In the budget or ‘wish-list’, Mlusu projected domestic revenue at K1.2 trillion or 20.1 percent of the gross domestic product. However, one question the minister and his team failed to answer at the time was how the shrinking domestic revenue collection would balance with the spiralling expenditure needs. For the record, the budget had a yawning fiscal deficit of K754.8 billion—the highest ever in the history of Malawi in nominal terms.

 Naturally, the deficit was to be financed by K224.8 billion in foreign borrowing and K530.1 billion from the domestic market where obviously the private sector will be crowded out while pushing up interest rates.

The envisaged borrowing was to be over and above Malawi’s debt stock which stood at K4.1 trillion in June last year, an increase from K3.4 trillion in December 2019. From the debt stock, 57.3 percent represents domestic borrowing and is equivalent to 33 percent of the GDP.

For a country that in 2006 had 90 percent of its $3 billion foreign debt written off by international lenders, the current situation—15 years later—is very worrying and alarming. My heart bleeds to see that in just 14 years after Malawi had about $2.6 billion or 90 percent of its foreign debt written off under the Highly Indebted Poor Countries (Hipc) initiative, the country is drifting back to heavy indebtedness.

The cost of the high indebtedness is that interest charges for the debt hover in the region of 36.6 percent of the GDP or the country’s total wealth whose picture President Lazarus Chakwera vividly painted in his State of the Nation Address last September. “In other words, for every K100 we generate [as a country], K36.60 is used to pay interest on the debt that we have accumulated, excluding repayment of actual loan.”

Mlusu’s budget has fallen in the same situation where the fiscal plan is but ‘wish-list’ that does not help much towards achieving the desired goals and objectives.
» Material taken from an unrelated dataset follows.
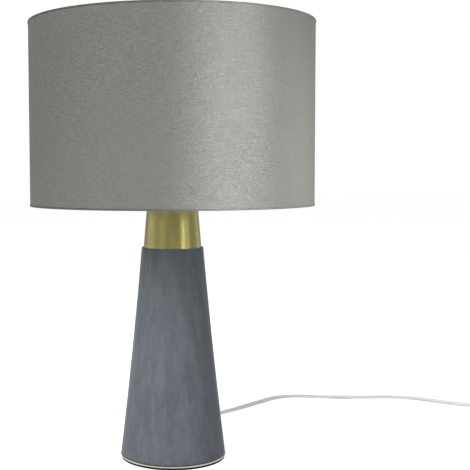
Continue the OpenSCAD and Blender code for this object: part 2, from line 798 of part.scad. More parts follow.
module plug_pins() {
    front = relief_l + plug_l;
    color("#c9c9c4") at_plug() for (y = [-1, 1]) translate([front, y * pin_pitch / 2, 0]) rotate([0, 90, 0]) {
        translate([0, 0, -7.8]) cylinder(h = 7.8 + sleeve_l, r = 1.5, $fn = 48);
        translate([0, 0, sleeve_l]) cylinder(h = pin_l - sleeve_l - 1, r = pin_r, $fn = 48);
        translate([0, 0, pin_l - 1]) cylinder(h = 1, r1 = pin_r, r2 = 1, $fn = 48);
    }
}

module plug_sleeves() {
    front = relief_l + plug_l;
    color("#202124") at_plug() for (y = [-1, 1]) translate([front, y * pin_pitch / 2, 0]) rotate([0, 90, 0])
        ring(1.9, 1.5 + gap, 0, sleeve_l - gap);
}

base_pad();
bottom_plate();
plate_screws();
trim_ring();
weight_disc();
core_shell();
velvet_sleeve();
neck_cone();
threaded_rod();
rod_nuts();
rod_washers();
outlet_bush();
lead_clamp();
clamp_screws();
inner_lead();
live_core();
neutral_core();
holder_cap();
cap_lock_screw();
holder_insert();
terminal_screws();
centre_contact();
socket_shell();
holder_skirt();
shade_collar();
fitter_ring();
back_arm();
left_arm();
right_arm();
bottom_ring();
top_ring();
shade_liner();
shade_fabric();
bottom_hem();
top_hem();
bulb_contact();
bulb_insulator();
bulb_screw_shell();
bulb_housing();
driver_board();
led_board();
bulb_globe();
supply_lead();
switch_base();
switch_cover();
switch_rocker();
switch_contacts();
switch_screws();
coil_lead();
lead_coil();
plug_lead();
plug_body();
plug_pins();
plug_sleeves();
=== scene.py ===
"""Table lamp with a velvet cone, a brass neck and a drum shade, on a pale studio floor.

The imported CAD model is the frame. Lengths are metres, and angles are degrees unless a name says otherwise.
"""

import json
import math

import bpy
from mathutils import Matrix, Vector, noise


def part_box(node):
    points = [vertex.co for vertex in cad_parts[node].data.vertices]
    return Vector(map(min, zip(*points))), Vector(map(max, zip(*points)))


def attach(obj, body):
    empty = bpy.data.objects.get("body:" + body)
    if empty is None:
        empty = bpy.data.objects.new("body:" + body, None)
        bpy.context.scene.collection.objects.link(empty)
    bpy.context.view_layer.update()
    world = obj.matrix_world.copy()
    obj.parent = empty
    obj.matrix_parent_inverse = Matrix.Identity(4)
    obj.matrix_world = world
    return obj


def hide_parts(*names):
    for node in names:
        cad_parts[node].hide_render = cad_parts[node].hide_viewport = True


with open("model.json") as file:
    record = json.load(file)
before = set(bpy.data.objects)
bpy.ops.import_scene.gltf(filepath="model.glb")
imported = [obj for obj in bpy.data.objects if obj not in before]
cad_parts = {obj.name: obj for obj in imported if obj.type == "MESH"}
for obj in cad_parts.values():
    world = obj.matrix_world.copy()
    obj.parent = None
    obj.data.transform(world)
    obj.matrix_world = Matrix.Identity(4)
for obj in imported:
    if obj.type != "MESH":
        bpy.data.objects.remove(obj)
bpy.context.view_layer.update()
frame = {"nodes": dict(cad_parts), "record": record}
nodes = frame["nodes"]
MM = 0.001

# ---- camera ----

CAMERA_AT = (0, -1.0356, 0.3079)
CAMERA_DOWN = 3.85
CAMERA_ROLL = -0.18
CAMERA_LENS = 74.64
CAMERA_SHIFT_X = 0.133

camera = bpy.data.objects.new("camera", bpy.data.cameras.new("camera"))
bpy.context.scene.collection.objects.link(camera)
camera.data.sensor_width = 36
camera.data.lens = CAMERA_LENS
camera.data.shift_x = CAMERA_SHIFT_X
camera.matrix_world = (
    Matrix.Translation(CAMERA_AT)
    @ Matrix.Rotation(math.radians(90 - CAMERA_DOWN), 4, "X")
    @ Matrix.Rotation(math.radians(CAMERA_ROLL), 4, "Z")
)
bpy.context.scene.camera = camera

# ---- meshes ----


def piece(name, points, faces, body, uvs):
    """A smooth mesh that rides on a body. uvs holds a pair in metres for each point."""
    mesh = bpy.data.meshes.new(name)
    mesh.from_pydata([tuple(p) for p in points], [], faces)
    mesh.shade_smooth()
    layer = mesh.uv_layers.new(name="cloth")
    for loop in mesh.loops:
        layer.data[loop.index].uv = uvs[loop.vertex_index]
    made = bpy.data.objects.new(name, mesh)
    bpy.context.scene.collection.objects.link(made)
    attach(made, body)
    return made


def bridge(rows, closed_rows=True, closed_column=False):
    """The faces between rows of points that are numbered one row after another."""
    count, last = len(rows[0]), len(rows)
    faces = []
    for i in range(last if closed_column else last - 1):
        for k in range(count if closed_rows else count - 1):
            j, n = (k + 1) % count, (i + 1) % last
            faces.append((i * count + k, i * count + j, n * count + j, n * count + k))
    return faces


def crisp(made, angle):
    """Keeps the edges that are sharper than angle."""
    made.data.set_sharp_from_angle(angle=math.radians(angle))


# ---- the lead ----

LEAD_W = 5.6 * MM
LEAD_T = 3.6 * MM
LIE = 0.1 * MM
EDGE_R = LEAD_T / 2
FLAT = (LEAD_W - LEAD_T) / 2
GROOVE = 0.12 * MM
EDGE_STEPS = 8
SPAN_STEPS = 6

# x, y and height above lying on the table in millimetres, and the roll of the flat section.
SUPPLY_ROUTE = [
    (0, 80, 10.1, 0), (2, 97, 8.4, 0), (8, 115, 4, 0), (18, 132, 0.8, 10), (36, 151, 0, 25),
    (60, 171, 0, 45), (87, 197, 0, 65), (111, 223, 0, 75), (132, 246, 0, 65), (152, 259, 0, 30),
    (176, 262, 0, 5), (200, 257, 0, 15), (226, 253, 0, 40), (253, 254, 0, 15), (280, 256, 0, 0),
    (303, 253, 0, 15), (323, 244, 0, 35), (342, 231, 0, 50), (362, 217, 0, 60), (384, 204, 1, 35),
    (396, 197, 2.4, 10), (407, 191, 3.6, 0), (412, 188, 3.6, 0),
]
COIL_LEAD_ROUTE = [
    (454, 164, 3.6, 0), (459, 161, 3.6, 0), (469.5, 155.1, 2.8, 20), (480, 149.3, 1.2, 50),
    (489.5, 144, 0.2, 80), (498.35, 139.05, 0, 90),
]
PLUG_LEAD_ROUTE = [
    (498.35, 78.95, 5.7, 90), (488, 73, 5.7, 80), (477.6, 66.9, 4.6, 45), (467.5, 59.6, 2.6, 15),
    (459.8, 50.6, 1, 0), (455, 40.5, 0.1, 0), (452.8, 31, 0, 0), (452.2, 25, 0.7, 0), (452, 19.5, 2.5, 0),
    (452, 14, 4.4, 0), (452, 9.5, 5.1, 0), (452, 8, 5.1, 0),
]
COIL_AT = (481 * MM, 109 * MM)
COIL_FROM = 60
COIL_TURN = 1920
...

In the past five or so financial years, the country’s national budgets have all ended up being dismantled during the Mid-Year Budget Review.

It is normal to make adjustments, either downwards or upwards, during the Mid-Year Budget Review, but it is immoral when the trend becomes the norm. In the end, public service delivery suffers due to massive cuts in allocations.
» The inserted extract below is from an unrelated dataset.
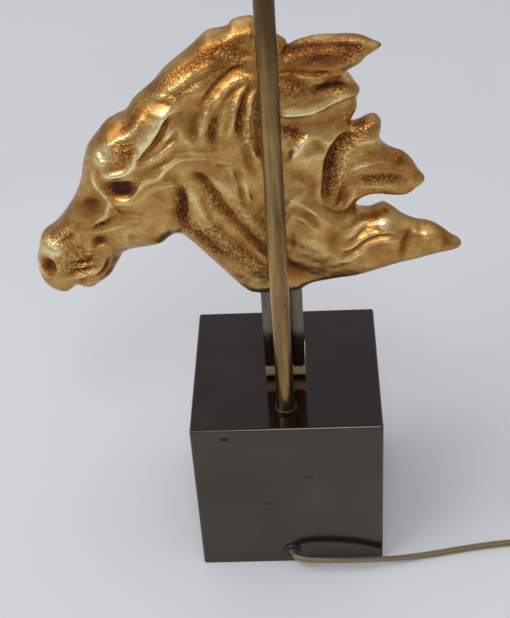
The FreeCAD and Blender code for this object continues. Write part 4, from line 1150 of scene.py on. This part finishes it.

If truth be told, resources have been the major constraint to budget implementation ever since donors withdrew their direct budget support in 2013 amid revelations of plunder of resources at Capital Hill called Cashgate.
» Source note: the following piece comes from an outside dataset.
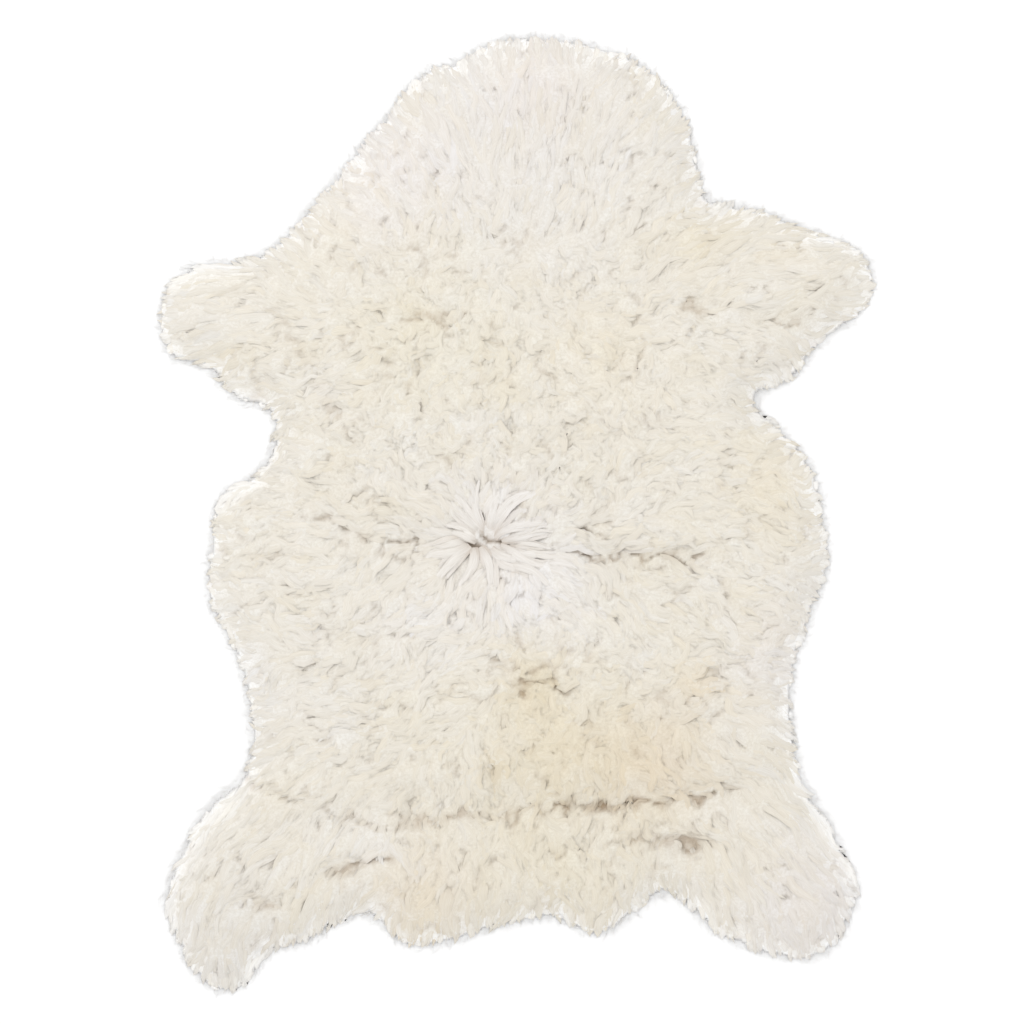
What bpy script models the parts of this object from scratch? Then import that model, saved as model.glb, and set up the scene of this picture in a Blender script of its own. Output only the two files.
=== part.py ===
"""A sheepskin rug: one whole pelt, lying flat on the floor with its wool up.

The pelt is a single piece, so it is a single solid. Its outline is the natural one of a
sheep's hide (neck, four leg flaps, flanks and rump) and it reaches as far as the wool does.
The sole is flat. Above it the wool rolls over at the rim, and its top rises to the depth of
the fleece, with the partings and creases that the fleece lies in.

Units are metres, +Z is up and +Y points to the neck. The origin is the middle of the
pelt's box, on the floor.
"""

import math

import bmesh
import bpy
from mathutils import Vector, geometry, noise

MM = 0.001

# ---------------------------------------------------------------- driving dimensions
PILE = 0.042  # top of the fleece above the floor, over the back
SPREAD = 0.060  # from the rim inwards, the top keeps rising over this width
ROUNDING = 2.4  # how late the top falls away towards the rim: 2 would be an ellipse
EDGE_STEP = 0.014  # between neighbouring points of the outline
TOP_STEP = 0.016  # between neighbouring points of the top
LUMP_HEIGHT = 0.0035  # how far the fleece swells and sinks between its creases
LUMP_SIZE = 0.085  # from one swelling to the next
WAVER = 0.0022  # how far tufts push the outline in and out
WAVER_SIZE = 0.030  # from one such tuft to the next
SMOOTH_UP_TO = 50  # degrees between two faces that still shade as one
SAME_POINT = 1e-7  # points closer than this are one point

# How the rim is built up from the floor: how far each ring lies inside the outline, and
# its height. A ring with no height lies on the top's own surface.
RIM_RINGS = (
    # inset, height
    (0.006, 0.000),  # edge of the flat sole
    (0.000, 0.007),  # widest line, just above the floor
    (0.002, 0.016),
    (0.005, None),
    (0.011, None),
)

# Turning points of the outline in millimetres, clockwise seen from above.
OUTLINE = {
    "neck": (
        (-206, 318), (-164, 368), (-130, 408), (-98, 448), (-62, 459), (-30, 478),
        (35, 484), (86, 473), (140, 447), (174, 395), (185, 350), (191, 321),
    ),
    "right foreleg": (
        (228, 314), (300, 288), (345, 268), (362, 234), (348, 205), (306, 172),
        (282, 140), (240, 112), (262, 92),
    ),
    "right flank": (
        (298, 50), (309, 4), (315, -58), (300, -92), (294, -116), (282, -150),
        (279, -212), (292, -270), (318, -312),
    ),
    "right hind leg": (
        (330, -342), (345, -370), (336, -408), (309, -446), (256, -445), (206, -427),
        (172, -396), (150, -381),
    ),
    "rump": (
        (126, -398), (80, -425), (34, -408), (-22, -418), (-90, -437), (-120, -433),
        (-154, -404), (-190, -418),
    ),
    "left hind leg": (
        (-221, -436), (-246, -440), (-270, -471), (-300, -483), (-328, -462),
        (-345, -428), (-357, -390), (-337, -333), (-310, -290),
    ),
    "left flank": (
        (-277, -260), (-272, -200), (-289, -134), (-313, -84), (-309, -20),
        (-302, 22), (-262, 46), (-246, 80), (-252, 105),
    ),
    "left foreleg": (
        (-284, 115), (-318, 151), (-351, 158), (-363, 196), (-350, 238), (-322, 255),
        (-275, 258), (-232, 286),
    ),
}

# Where the fleece parts or sinks: each runs from one point to another, in millimetres.
FOLDS = (
    # name,                 from,         to,           width, depth
    ("crease over rump",    (-100, -288), (105, -293),  17,    11),
    ("crease to right leg", (105, -293),  (262, -266),  16,    12),
    ("hollow right leg",    (140, -331),  (186, -333),  15,    11),
    ("crease left leg",     (-230, -312), (-152, -300), 14,    6),
    ("hollow left leg",     (-262, -386), (-240, -388), 13,    8),
    ("hollow by rump",      (-186, -360), (-158, -346), 12,    8),
    ("loin parting",        (-138, -24),  (190, -48),   15,    8),
    ("loin whorl",          (-42, -18),   (30, -32),    20,    9),
    ("rump whorl",          (18, -172),   (48, -186),   16,    8),
    ("left shoulder",       (-268, 226),  (-136, 58),   15,    6),
    ("right shoulder",      (128, 208),   (196, 204),   14,    7),
    ("right foreleg",       (232, 188),   (278, 196),   13,    7),
    ("nape",                (-122, 264),  (-88, 248),   18,    6),
)


# ---------------------------------------------------------------- outline
def smooth_outline():
    """The outline as a closed run of points, much closer than they are needed."""
    turns = [Vector((x, y, 0)) * MM for part in OUTLINE.values() for x, y in part]
    curve = bpy.data.curves.new("outline", "CURVE")
    curve.dimensions = "3D"
    curve.resolution_u = 12
    spline = curve.splines.new("BEZIER")
    spline.use_cyclic_u = True
    spline.bezier_points.add(len(turns) - 1)
    for point, turn in zip(spline.bezier_points, turns):
        point.co = turn
        point.handle_left_type = point.handle_right_type = "AUTO"
    guide = bpy.data.objects.new("outline", curve)
    bpy.context.scene.collection.objects.link(guide)
    bpy.context.view_layer.update()
    mesh = guide.to_mesh()
    points = [v.co.to_2d() for v in mesh.vertices]
    guide.to_mesh_clear()
    bpy.data.objects.remove(guide)
    return points


def evenly_spaced(points, step):
    """The closed run again, with its points a step apart."""
    ends = points[1:] + points[:1]
    lengths = [(b - a).length for a, b in zip(points, ends)]
    count = round(sum(lengths) / step)
    gap = sum(lengths) / count
    spaced, travelled, due = [], 0.0, 0.0
    for a, b, length in zip(points, ends, lengths):
        while due < travelled + length and len(spaced) < count:
            spaced.append(a.lerp(b, (due - travelled) / length))
            due += gap
        travelled += length
    return spaced


def moved_inwards(points, distance):
    """Each point of a clockwise run, moved square to the run towards its inside."""
    moved = []
    for before, here, after in zip(points[-1:] + points[:-1], points, points[1:] + points[:1]):
        along = (after - before).normalized()
        moved.append(here + Vector((along.y, -along.x)) * distance)
    return moved


def with_tufts(points):
    """The run with its tufts: small waves in and out, from smooth noise."""
    inner = moved_inwards(points, WAVER)
    return [p.lerp(q, noise.noise(p.to_3d() / WAVER_SIZE)) for p, q in zip(points, inner)]


def centred(points):
    """The run with the middle of its box at the origin."""
    xs = [p.x for p in points]
    ys = [p.y for p in points]
    middle = Vector(((min(xs) + max(xs)) / 2, (min(ys) + max(ys)) / 2))
    return [p - middle for p in points]


# ---------------------------------------------------------------- height of the fleece
def distance_to_stretch(p, a, b):
    """How far p is from the straight stretch between a and b."""
    near, share = geometry.intersect_point_line(p, a, b)
    if share <= 0:
        return (p - a).length
    if share >= 1:
        return (p - b).length
    return (p - near.to_2d()).length


def distance_to_edge(p, edge):
    return min(distance_to_stretch(p, a, b) for a, b in zip(edge, edge[1:] + edge[:1]))


def fleece_height(p, inset):
    """Height of the top at p, which lies this far inside the outline."""
    lumps = LUMP_HEIGHT * noise.noise(p.to_3d() / LUMP_SIZE)
    sunk = 0.0
    for _, start, end, width, depth in FOLDS:
        off = distance_to_stretch(p, Vector(start) * MM, Vector(end) * MM)
        sunk = max(sunk, depth * MM * math.exp(-((off / (width * MM)) ** 2)))
    still_to_rise = 1 - min(inset / SPREAD, 1)
    return (PILE + lumps - sunk) * math.sqrt(1 - still_to_rise**ROUNDING)


# ---------------------------------------------------------------- solid
def inside_grid(edge, margin):
    """Points in staggered rows inside the edge, at least a margin away from it."""
    reach_x = max(abs(p.x) for p in edge)
    reach_y = max(abs(p.y) for p in edge)
    row_gap = TOP_STEP * math.sqrt(3) / 2
    rows = int(reach_y / row_gap)
    columns = int(reach_x / TOP_STEP)
    found = []
    for row in range(-rows, rows + 1):
        for column in range(-columns, columns + 1):
            p = Vector(((column + 0.5 * (row % 2)) * TOP_STEP, row * row_gap))
            if inside(p, edge) and distance_to_edge(p, edge) > margin:
                found.append(p)
    return found


def inside(p, edge):
    """True if a line from p along +X crosses the edge an odd number of times."""
    crossings = 0
    for a, b in zip(edge, edge[1:] + edge[:1]):
        if (a.y > p.y) != (b.y > p.y):
            crossings += p.x < a.x + (p.y - a.y) * (b.x - a.x) / (b.y - a.y)
    return crossings % 2 == 1


def filled(edge, extra):
    """Triangles over the inside of the edge, as indices into the edge and then extra."""
    loops = [(i, (i + 1) % len(edge)) for i in range(len(edge))]
    keep_inside = 1
    result = geometry.delaunay_2d_cdt(edge + extra, loops, [], keep_inside, SAME_POINT)
    faces, origins = result[2], result[3]
    return [tuple(origins[v][0] for v in face) for face in faces]


def build_pelt():
    edge = centred(with_tufts(evenly_spaced(smooth_outline(), EDGE_STEP)))
    mesh = bmesh.new()

    rings = []
    for inset, height in RIM_RINGS:
        run = moved_inwards(edge, inset)
        heights = [fleece_height(p, inset) if height is None else height for p in run]
        rings.append([mesh.verts.new((p.x, p.y, z)) for p, z in zip(run, heights)])
    for low, high in zip(rings, rings[1:]):
        for i in range(len(edge)):
            j = (i + 1) % len(edge)
            mesh.faces.new((low[i], high[i], high[j], low[j]))

    sole = [v.co.to_2d() for v in rings[0]]
    for face in filled(sole, []):
        mesh.faces.new([rings[0][i] for i in face])

    shoulder = [v.co.to_2d() for v in rings[-1]]
    middle = inside_grid(shoulder, TOP_STEP / 2)
    top = list(rings[-1])
    for p in middle:
        height = fleece_height(p, distance_to_edge(p, edge))
        top.append(mesh.verts.new((p.x, p.y, height)))
    for face in filled(shoulder, middle):
        mesh.faces.new([top[i] for i in face])

    bmesh.ops.recalc_face_normals(mesh, faces=mesh.faces)
    bmesh.ops.triangulate(mesh, faces=mesh.faces)
    data = bpy.data.meshes.new("sheepskin")
    mesh.to_mesh(data)
    mesh.free()
    data.shade_smooth()
    data.set_sharp_from_angle(angle=math.radians(SMOOTH_UP_TO))
    return bpy.data.objects.new("sheepskin", data)


# ---------------------------------------------------------------- material
def wool():
    """Undyed wool: warm ivory and quite matt."""
    material = bpy.data.materials.new("wool")
    material.use_nodes = True
    shader = material.node_tree.nodes["Principled BSDF"]
    shader.inputs["Base Color"].default_value = (0.82, 0.77, 0.67, 1)
    shader.inputs["Roughness"].default_value = 0.9
    shader.inputs["Metallic"].default_value = 0.0
    return material


def main():
    for obj in list(bpy.data.objects):
        bpy.data.objects.remove(obj)
    pelt = build_pelt()
    pelt.data.materials.append(wool())
    bpy.context.scene.collection.objects.link(pelt)


main()
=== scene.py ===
"""Looks of the sheepskin rug: the hide, the fleece that grows on it, the studio and the camera.

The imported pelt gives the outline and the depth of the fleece. On a fine grid over it this
script works out which way the wool is combed, and how high the fleece stands: its top is
lumpy, grooved along the comb, and sunk at its creases. The underwool is that surface. Flat
locks lie on it along the comb, fine wisps lie on the locks, and fat locks arch out of the
whorl on the back. A fringe of single fibres softens the edge.

Everything is in metres. The tables hold millimetres and degrees, and the functions that
read them turn these into metres and radians. A heading of 0 points to +X, 90 to +Y.
"""

import math

import bmesh
import bpy
import numpy as np
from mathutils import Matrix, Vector, kdtree
from mathutils.bvhtree import BVHTree


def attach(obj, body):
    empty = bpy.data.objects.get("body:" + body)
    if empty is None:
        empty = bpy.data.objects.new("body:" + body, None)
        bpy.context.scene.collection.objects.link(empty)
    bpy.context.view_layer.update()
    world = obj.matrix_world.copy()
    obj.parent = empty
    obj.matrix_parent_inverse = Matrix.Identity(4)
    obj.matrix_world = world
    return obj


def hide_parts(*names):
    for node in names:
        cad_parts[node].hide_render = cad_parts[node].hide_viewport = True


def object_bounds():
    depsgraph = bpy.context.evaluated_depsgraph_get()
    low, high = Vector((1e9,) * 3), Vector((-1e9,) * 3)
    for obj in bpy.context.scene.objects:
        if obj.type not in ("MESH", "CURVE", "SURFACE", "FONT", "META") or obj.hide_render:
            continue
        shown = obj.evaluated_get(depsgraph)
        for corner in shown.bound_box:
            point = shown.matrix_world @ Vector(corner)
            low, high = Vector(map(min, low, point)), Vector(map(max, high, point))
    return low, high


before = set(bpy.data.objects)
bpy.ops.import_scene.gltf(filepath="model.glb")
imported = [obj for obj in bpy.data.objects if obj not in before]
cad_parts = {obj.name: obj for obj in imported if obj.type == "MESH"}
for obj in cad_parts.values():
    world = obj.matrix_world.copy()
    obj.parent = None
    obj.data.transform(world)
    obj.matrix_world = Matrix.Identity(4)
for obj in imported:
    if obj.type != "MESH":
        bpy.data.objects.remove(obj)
cad_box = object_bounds()

MM = 0.001
NODE = "sheepskin"
BODY = "root"
SEED = 20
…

Perhaps it is now time for the country to accept the reality that direct budget support is critical in budget implementation and re-engage the donors.

National budgets or the expenditure plan play a critical role in fostering economic prosperity and eradicating or reducing poverty. Through the national budgets, governments implement their development plans. This is the more reason budgets should be realistic and based on economic realities.

In revising the budget during the Mid-Year Budget Review, it will be critical to focus on economic growth, job creation, economic empowerment and social protection in the face of the Covid-19 pandemic.

To achieve realistic budgets, the Minister of Finance or indeed government should brace for hard choices and trade-offs as well as making credible revenue projections and sustainable expenditure.